Steve Bloom is one of High Times ' three senior editors: 45 years old, endowed with a surprisingly straight-laced vocabulary, and particularly fond of "fruit-flavoured skunk weeds".

"We're a journal of advocacy," he says. "Other magazines surf the latest trends, or hang everything they do around celebrities - but we have a serious point to make. We think all drugs should be made legal, and we want to light a fire under the way people think and push the agenda forward. That's what High Times is based on." Consequently, its news section contains a monthly bulletin called The War Abroad , stuffed with tales of unfair imprisonment and police heavy-handedness. And High Times ' leader comment pulsates with moralism - in the 25th anniversary edition, it goes for the ethical jugular with the tale of a wheelchair-bound Florida man facing up to 10 years in the "can" for the manufacture and possession of marijuana.

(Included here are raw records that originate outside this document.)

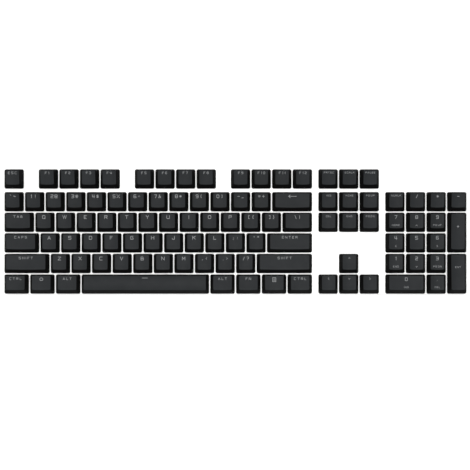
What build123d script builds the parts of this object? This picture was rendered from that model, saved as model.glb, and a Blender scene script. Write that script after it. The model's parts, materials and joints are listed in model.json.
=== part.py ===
"""Full-size mechanical keyboard: sculpted hollow keycaps on plunger switches, a steel switch
plate, a circuit board and a slim tray with two flip-out feet.

Millimetres. +X runs to the right along the rows, +Y to the back edge, +Z up. The origin is on
the desk, under the middle of the tray.
"""
import os
from copy import copy
from math import asin, cos, degrees, radians, sin

from build123d import *

# ---------------------------------------------------------------- driving dimensions
PITCH = 19.05                 # centre to centre of two standard keys
KEY_GAP = 1.12                # between two neighbouring skirts
FUNCTION_GAP = 2.0            # extra space in front of the function row
FIELD_WIDE = 22.5 * PITCH     # main block, quarter-key gap, navigation, quarter-key gap, numpad
FIELD_DEEP = 6 * PITCH + FUNCTION_GAP
TRAVEL = 4.0                  # full key travel

# heights above the desk
TRAY_UNDERSIDE = 1.2
TRAY_FLOOR = 3.7
BOARD_UNDERSIDE = 8.5
BOARD_TOP = BOARD_UNDERSIDE + 1.6
PLATE_TOP = BOARD_TOP + 5.0
PLATE_UNDERSIDE = PLATE_TOP - 1.5
SWITCH_TOP = PLATE_TOP + 6.6
STEM_TOP = PLATE_TOP + 10.2
SKIRT = PLATE_TOP + 5.6       # lower edge of every keycap at rest

# tray
TRAY_MARGIN = 0.3             # beyond the key field
TRAY_WIDE = FIELD_WIDE + 2 * TRAY_MARGIN
TRAY_DEEP = FIELD_DEEP + 2 * TRAY_MARGIN
TRAY_CORNER = 4.0
TRAY_WALL = 2.0
BOARD_CLEARANCE = 0.4

# keycaps
CAP_CORNER = 1.7
CAP_TOP_CORNER = 1.2
CAP_SIDE_INSET = 2.7          # the top is this much narrower on each side
CAP_LIP = 1.2                 # height of the nearly upright band above the skirt's edge
CAP_LIP_INSET = 0.18
CAP_WALL = 1.3
CAP_TOP_WALL = 2.0
CEILING_INSET = 0.9           # the hollow's ceiling is this much smaller than the top all round
DISH_DEPTH = 0.75
CROWN = 1.1                   # the space bar's top is arched instead of dished
RIM_DROP = 0.05
RIM_FILLET = 0.45
POST_RADIUS = 2.75
POST_FOOT = 1.1               # the posts start this far above the skirt's edge
CROSS_LONG = 4.1
CROSS_WIDE = 1.35
CROSS_DEEP = 3.8

# stem cross, a sliding fit in the keycap's post
STEM_CROSS_LONG = 4.0
STEM_CROSS_WIDE = 1.25

# height of the top's middle above the skirt, tilt of the top (back edge up), back and front inset
ROW_PROFILES = {
    "function": (10.6, 12, 1.2, 3.5),
    "number": (10.2, 9, 1.2, 3.5),
    "upper": (9.0, 6, 0.8, 3.7),
    "home": (8.6, 3, 0.85, 3.3),
    "lower": (8.9, -1, 0.75, 3.6),
    "bottom": (9.2, -4, 0.65, 3.9),
}

# row centre, counted from the front edge of the key field
ROW_CENTRES = {
    "bottom": 0.5 * PITCH,
    "lower": 1.5 * PITCH,
    "home": 2.5 * PITCH,
    "upper": 3.5 * PITCH,
    "number": 4.5 * PITCH,
    "function": 5.5 * PITCH + FUNCTION_GAP,
}

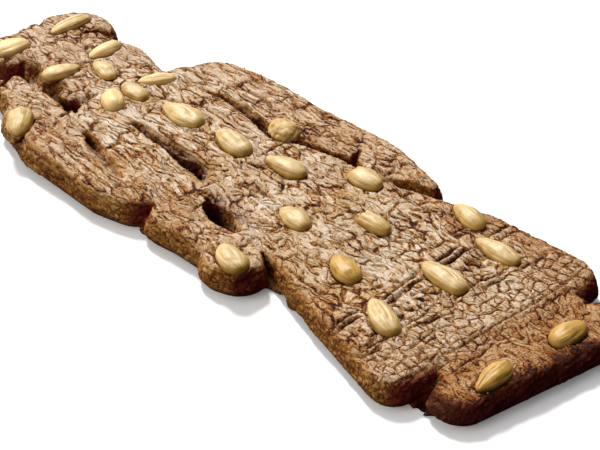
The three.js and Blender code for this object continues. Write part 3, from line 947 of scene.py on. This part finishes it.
def spiced_dough():
    """Speculoos dough baked through: dusty pale plates over a redder, darker crumb in the cracks."""
    material, tree = new_material("baked_spiced_dough")
    skin = add(tree, ATTRIBUTE, out="Vector", attribute_name="skin")
    gap, opened, tone, wall, golden, deep, painted_shade_footward = (
        add(tree, ATTRIBUTE, out="Fac", attribute_name=name)
        for name in ("gap", "opened", "tone", "wall", "golden", "deep", "painted_shade_footward"))

    # Sugar and flour: the grain is finer than this, and is drawn 0.8 mm across so that it shows.
    grain = add(tree, NOISE, {"Vector": skin, "Scale": 1 / 0.8, "Detail": 3.0, "Roughness": 0.75})
    grain_off = add(tree, MATHS, {0: grain, 1: 0.5}, operation="SUBTRACT")

    # Cloudy patches of 2 mm, where the crust lies open or shut.
    mottle = add(tree, NOISE, {"Vector": skin, "Scale": 1 / 2.2, "Detail": 3.0, "Roughness": 0.6})
    how_open = add(tree, RANGE, {
        "Value": mottle, "From Min": 0.38, "From Max": 0.6, "To Min": 0.15, "To Max": 0.85})

    # Flakes in steps, each with a thin line of painted shadow where it overhangs the next, ragged by the
    # grain.
    layer = flake_pattern(tree, skin)
    layer = add(tree, MATHS, {0: grain_off, 1: 0.35, 2: layer}, operation="MULTIPLY_ADD")
    step = add(tree, MATHS, {0: layer}, operation="FLOOR")
    rise = add(tree, MATHS, {0: layer}, operation="FRACT")
    overhang = add(tree, RANGE, {
        "Value": rise, "From Min": 0.0, "From Max": 0.38, "To Min": 1.0, "To Max": 0.0})
    flaked = add(tree, MATHS, {0: overhang, 1: how_open}, operation="MULTIPLY")
    flake_tone = add(tree, "ShaderNodeTexWhiteNoise", {"W": step}, noise_dimensions="1D")
    steps = add(tree, RANGE, {
        "Value": rise, "From Min": 0.0, "From Max": 0.2, "To Min": 0.0, "To Max": 1.0})
    steps = add(tree, MATHS, {0: steps, 1: step}, operation="ADD")

    # Creases that run along the grain for 9 mm or so, nearly 2 mm apart.
    grained = add(tree, MAPPING, {"Vector": skin, "Scale": (1 / 1.8, 1 / 9, 1 / 2)})
    wander = add(tree, NOISE, {"Vector": grained, "Scale": 1.0, "Detail": 3.0, "Roughness": 0.5})
    wander = add(tree, MATHS, {0: wander, 1: 0.5}, operation="SUBTRACT")
    wander = add(tree, MATHS, {0: wander}, operation="ABSOLUTE")
    creased = add(tree, RANGE, {
        "Value": wander, "From Min": 0.0, "From Max": 0.025, "To Min": 0.7, "To Max": 0.0})
    creased = add(tree, MATHS, {0: creased, 1: how_open}, operation="MULTIPLY")
    cracked = add(tree, MATHS, {0: flaked, 1: creased}, operation="MAXIMUM")

    # The plates' wider cracks, darkest in the middle and golden to 0.75 mm on each side.
    plate_edge, plate_tone, _ = plate_pattern(tree, skin)
    sealed = add(tree, MATHS, {0: opened, 1: -1.2, 2: 1.2}, operation="MULTIPLY_ADD")
    across = float(PLATE_SIZE[0])
    plate_way = add(tree, MATHS, {0: plate_edge, 1: across, 2: sealed}, operation="MULTIPLY_ADD")
    wide = add(tree, MATHS, {0: plate_way, 1: gap}, operation="MINIMUM")
    wide = add(tree, MATHS, {0: grain_off, 1: 1.0, 2: wide}, operation="MULTIPLY_ADD")
    wide = add(tree, RANGE, {
        "Value": wide, "From Min": 0.0, "From Max": 0.75, "To Min": 1.05, "To Max": 0.0})
    patch = add(tree, NOISE, {"Vector": skin, "Scale": 1 / 4, "Detail": 3.0, "Roughness": 0.6})
    uneven = add(tree, RANGE, {
        "Value": patch, "From Min": 0.35, "From Max": 0.6, "To Min": 0.25, "To Max": 1.1})
    wide = add(tree, MATHS, {0: wide, 1: uneven}, operation="MULTIPLY")
    cracked = add(tree, MATHS, {0: cracked, 1: wide}, operation="MAXIMUM")

    # How pale the crust is: each cause and its weight, then down into the cracks, then golden flecks.
    level = 0.21
    causes = [(grain_off, 0.9), (flake_tone, 0.14), (plate_tone, 0.1), (tone, 0.4), (mottle, 0.3)]
    for cause, weight in causes:
        level = add(tree, MATHS, {0: cause, 1: weight, 2: level}, operation="MULTIPLY_ADD")
    level = add(tree, MATHS, {0: cracked, 1: -0.78, 2: level}, operation="MULTIPLY_ADD", use_clamp=True)
    fleck = add(tree, MATHS, {0: wall, 1: -2.0, 2: golden}, operation="MULTIPLY_ADD")
    fleck = add(tree, MATHS, {0: grain_off, 1: fleck}, operation="MULTIPLY")
    level = add(tree, MATHS, {0: fleck, 1: 0.4, 2: level}, operation="MULTIPLY_ADD", use_clamp=True)
    crust = add(tree, RAMP, {"Fac": level}, stops=[
        (0.0, "#3a1002"), (0.16, "#743b02"), (0.34, "#a06d2c"), (0.52, "#b39a75"), (0.68, "#c6b5a2"),
        (0.84, "#dacabd"), (1.0, "#eee3dc")])
    warmth = add(tree, MATHS, {0: golden, 1: 0.6, 2: -0.15}, operation="MULTIPLY_ADD", use_clamp=True)
    warm = add(tree, MIX, {0: warmth, 6: crust, 7: linear("#dcb070")}, out=2,
               data_type="RGBA", blend_type="MULTIPLY")

    # The sides are browner; painted shade makes the clefts redder and the walls facing the foot end dark
    # red.
    side = add(tree, RAMP, {"Fac": level}, stops=[
        (0.0, "#4a1e03"), (0.25, "#763f07"), (0.5, "#9b6722"), (0.75, "#b98e54"), (1.0, "#d6ba94")])
    colour = add(tree, MIX, {0: wall, 6: warm, 7: side}, out=2, data_type="RGBA")
    # Painted shade in the clefts, near the tray and in the deeper strokes.
    depth = add(tree, MATHS, {0: deep, 1: 0.92}, operation="MULTIPLY")
    colour = add(tree, MIX, {0: depth, 6: colour, 7: linear("#7a1c0a")}, out=2,
                 data_type="RGBA", blend_type="MULTIPLY")
    # Painted shade for the walls that face the foot end.
    painted_shade_colour = add(tree, RAMP, {"Fac": level}, stops=[(0.0, "#4a0a04"), (0.5, "#6a140a"), (1.0, "#8c3a1e")])
    colour = add(tree, MIX, {0: painted_shade_footward, 6: colour, 7: painted_shade_colour}, out=2, data_type="RGBA")

    roughness = add(tree, RANGE, {
        "Value": level, "From Min": 0.2, "From Max": 0.9, "To Min": 0.7, "To Max": 0.42})
    height = add(tree, MATHS, {0: cracked, 1: -1.0, 2: grain}, operation="MULTIPLY_ADD")
    height = add(tree, MATHS, {0: steps, 1: 0.5, 2: height}, operation="MULTIPLY_ADD")
    normal = add(tree, BUMP, {"Height": height, "Strength": 1.0, "Distance": 0.0004})
    shader = add(tree, SHADER, {
        "Base Color": colour, "Roughness": roughness, "Normal": normal,
        "IOR": 1.42, "Specular IOR Level": 0.25})
    add(tree, SURFACE, {"Surface": shader})
    return material


def blanched_almond(name, coated=False):
    """Almond without its skin, oven-dried: ivory, its flanks gold and brown from toast and painted shade.
    """
    material, tree = new_material(name)
    place = add(tree, "ShaderNodeTexCoord", out="Object")
    along, around, broken, toast_and_shade, pale = (
        add(tree, ATTRIBUTE, out="Fac", attribute_name=name)
        for name in ("along", "around", "broken", "toast_and_shade", "pale"))

    # Lengthwise fibres, 14 to the half round, and cloudy patches of 4 mm.
    across = add(tree, MATHS, {0: around, 1: 14.0}, operation="MULTIPLY")
    streak_at = add(tree, "ShaderNodeCombineXYZ", {"X": across, "Y": along})
    streaks = add(tree, NOISE, {"Vector": streak_at, "Scale": 1.0, "Detail": 4.0})
    patches = add(tree, NOISE, {"Vector": place, "Scale": 1000 / 4, "Detail": 3.0})
    tone = add(tree, MATHS, {0: patches, 1: 0.6, 2: 0.08}, operation="MULTIPLY_ADD")
    tone = add(tree, MATHS, {0: streaks, 1: 0.45, 2: tone}, operation="MULTIPLY_ADD", use_clamp=True)
    flesh = add(tree, RAMP, {"Fac": tone}, stops=[
        (0.35, "#8f6c32"), (0.5, "#ae9058"), (0.62, "#c0a672"), (0.8, "#d6c296")])
    gold = add(tree, RAMP, {"Fac": tone}, stops=[(0.3, "#70460e"), (0.5, "#a37a2a"), (0.75, "#c49e4e")])
    uneven = add(tree, MATHS, {0: patches, 1: 1.6, 2: -0.8}, operation="MULTIPLY_ADD")
    # Gold and brown where toast and painted shade reach.
    reach = add(tree, MATHS, {0: toast_and_shade, 1: 1.25, 2: uneven}, operation="MULTIPLY_ADD", use_clamp=True)
    colour = add(tree, MIX, {0: reach, 6: flesh, 7: gold}, out=2, data_type="RGBA")
    # Painted light on almonds whose flanks lie in shade.
    colour = add(tree, MIX, {0: pale, 6: colour, 7: linear("#f4d294")}, out=2, data_type="RGBA")
    if coated:
        crumb = add(tree, RAMP, {"Fac": patches}, stops=[
            (0.3, "#8a6a34"), (0.5, "#c0a468"), (0.7, "#dccb98")])
        colour = add(tree, MIX, {0: 0.65, 6: colour, 7: crumb}, out=2, data_type="RGBA")
    # Brown in the furrows, at the broken tips, and over the coat of dough.
    colour = add(tree, MIX, {0: broken, 6: colour, 7: linear("#a87834")}, out=2, data_type="RGBA")
    height = add(tree, MATHS, {0: patches, 1: 0.6, 2: streaks}, operation="MULTIPLY_ADD")
    normal = add(tree, BUMP, {"Height": height, "Strength": 0.6, "Distance": 0.0005})
    shader = add(tree, SHADER, {
        "Base Color": colour, "Roughness": 0.6 if coated else 0.46, "Normal": normal, "IOR": 1.46,
        "Subsurface Weight": 0.35, "Subsurface Radius": (0.004, 0.0025, 0.001), "Subsurface Scale": 0.8})
    add(tree, SURFACE, {"Surface": shader})
    return material


def table_paper():
    """Matt white paper under the biscuit."""
    material, tree = new_material("white_paper")
    shader = add(tree, SHADER, {
        "Base Color": linear("#f7f8fa"), "Roughness": 0.9, "Emission Color": linear("#ffffff"),
        "Emission Strength": 0.12})
    add(tree, SURFACE, {"Surface": shader})
    return material


# ---------------------------------------------------------------- building it

biscuit = make_biscuit()
biscuit.data.materials.append(spiced_dough())
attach(biscuit, "root")
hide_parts(DOUGH)

crumbs = make_crumbs(biscuit)
crumbs.data.materials.append(biscuit.data.materials[0])
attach(crumbs, "root")

almond_finish = blanched_almond("toasted_blanched_almond")
coated_finish = blanched_almond("almond_under_dough", coated=True)
for seed, (name, nut) in enumerate(nuts.items()):
    piece = make_almond(name, nut, 100 + 10 * seed)
    piece.data.materials.append(coated_finish if nut.name in COATED else almond_finish)
    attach(piece, "root")
    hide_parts(name)


# ---------------------------------------------------------------- floor, light and camera

FLOOR_REACH = 3  # metres from the middle to each side


def make_floor():
    """A sheet of white paper, wide enough to fill the view."""
    bm = bmesh.new()
    bmesh.ops.create_grid(bm, x_segments=1, y_segments=1, size=FLOOR_REACH)
    mesh = bpy.data.meshes.new("floor")
    bm.to_mesh(mesh)
    bm.free()
    mesh.materials.append(table_paper())
    floor = new_object("floor", mesh)
    floor.visible_diffuse = False
    floor.visible_glossy = False


SUN_DISTANCE = 2  # metres, only to keep the lamps off the object


def add_sun(name, direction, **settings):
    """A broad, even light from one direction."""
    data = bpy.data.lights.new(name, "SUN")
    for key, value in settings.items():
        setattr(data, key, value)
    light = new_object(name, data)
    way = Vector(direction).normalized()
    light.location = way * SUN_DISTANCE
    light.rotation_euler = way.to_track_quat("Z", "Y").to_euler()


def make_camera():
    """A camera past the foot end, on the left, that looks down at the doll."""
    azimuth, elevation, distance = math.radians(-40.87), math.radians(35.0), 0.7631
    aim = Vector((1.6, -22.9, 0.0)) * MM
    level = math.cos(elevation)
    back = Vector((math.sin(azimuth) * level, -math.cos(azimuth) * level, math.sin(elevation)))
    data = bpy.data.cameras.new("camera")
    data.lens, data.sensor_width = 120.0, 36.0
    camera = new_object("camera", data)
    camera.location = aim + back * distance
    camera.rotation_euler = back.to_track_quat("Z", "Y").to_euler()
    bpy.context.scene.camera = camera


def make_world():
    """A soft tent of light, brightest above the head end, dark beyond the foot end."""
    world = bpy.data.worlds.new("studio")
    world.use_nodes = True
    tree = world.node_tree
    way = add(tree, "ShaderNodeTexCoord", out="Generated")
    brightest = Vector((-0.25, 0.7, 0.67))
    facing = add(tree, "ShaderNodeVectorMath", {0: way, 1: brightest}, out="Value", operation="DOT_PRODUCT")
    glow = add(tree, RANGE, {
        "Value": facing, "From Min": -0.3, "From Max": 0.9, "To Min": 0.02, "To Max": 0.75})
    background = tree.nodes["Background"]
    background.inputs["Color"].default_value = linear("#f4f4f6")
    tree.links.new(glow, background.inputs["Strength"])
    bpy.context.scene.world = world


make_floor()
make_world()
add_sun("key", (0.4, 0.9, 1.15), energy=4.2, angle=math.radians(14), color=(1.0, 0.98, 0.95))
add_sun("left", (-1.0, 0.15, 0.5), energy=1.1, angle=math.radians(50), color=(1.0, 0.92, 0.8))
bpy.context.scene.view_settings.view_transform = "Standard"
make_camera()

Inevitably, though, the magazine tends to tumble into the strange kind of anal-retentiveness that is dope culture's hallmark. Many of its pages look like they've been ripped from a gardening magazine: page upon page is given over to pictures of the "herb" in its cultivation stage, and captioned in a style akin to Homes and Gardens : "These plants had a nasty snail infestation," reads one caption in the 25th birthday special. Indeed, the whole magazine seems to operate on the understanding that the weed is the star - High Times ' 2000 calendar features 12 portraits of unbelievably lush dope plants. "Initially," says Bloom, "the magazine kind of took its lead from Playboy , and I think that's still the case today. It's very image-driven, and there are pictorials and centrefolds, but it's about the plant. We get the pot when it's in pristine condition, right as it's being harvested, and the photos we get are very dramatic."

However, the notion of the plant being the star hardly accounts for High Times ' circulation figures (at the last count, it averaged around 250,000 per issue).

For all his distaste for celebrity-dominated publishing, Bloom admits that a lot of his time is spent star-chasing, and the results are one of High Times ' key selling-points: celebrities posing with the sacraments of dope-smoking, and happily talking about their habits. "Musicians are always the happiest to do it, bless their little stoner hearts," Bloom explains. "They're rock stars, so being in High Times comes with the territory. They don't care that their mom might see it and throw a fit. But we still have to negotiate. A good example is the cover we did with Ozzy Osbourne. His people contacted me, and I said, 'Will Ozzy do a High Times -type cover?' Because it means posing with buds, or smoking a joint. They got back to me and said, 'Ozzy will do the cover with buds - but he won't smoke it.' We worked it out. We've been trying to get Paul McCartney in the magazine for years. We know he's a supporter, we love Paul - but no matter how much pot he's smoked during his life, it's still a big leap for him. Someone like Paul would bring so much credibility to this issue, and what we do in High Times . With the new album that's just come out, and after Paul's mourning for Linda, we've gone back, and started to negotiate again. I'm optimistic about it happening sooner or later."

Leafing through the magazine, and wowing over its occasional star-based articles - a recent picture spread featured British singer Jay Kay lounging in a bed of buds - it's clear that a great deal of its appeal comes from the illegality of its subject matter. Indeed, there's little doubt that its readership sets a lot of store by the fact that it's a classic "badge" title - by simply purchasing it, you ally yourself with the low-rent non-conformity that dope smoking still represents.

All of which begs one crucial question: if cannabis were decriminalised, would the High Times party be over? "Not at all," Bloom retorts. "I actually think we'd double or triple our size. All the companies that were very afraid to advertise would jump on our bandwagon; we'd start getting the beer and clothes and car ads we don't have right now.

"There's a really successful magazine in the US called Cigar Aficionado . I look at it and think, 'Look how thick this magazine is, look at all the ads, look at all the celebrities on the cover - and it's just about cigars.' Take it from me, cigars are nowhere near as good for you as pot. So if pot was legal, why wouldn't celebrities be on the cover of our magazine smoking a big fattie?"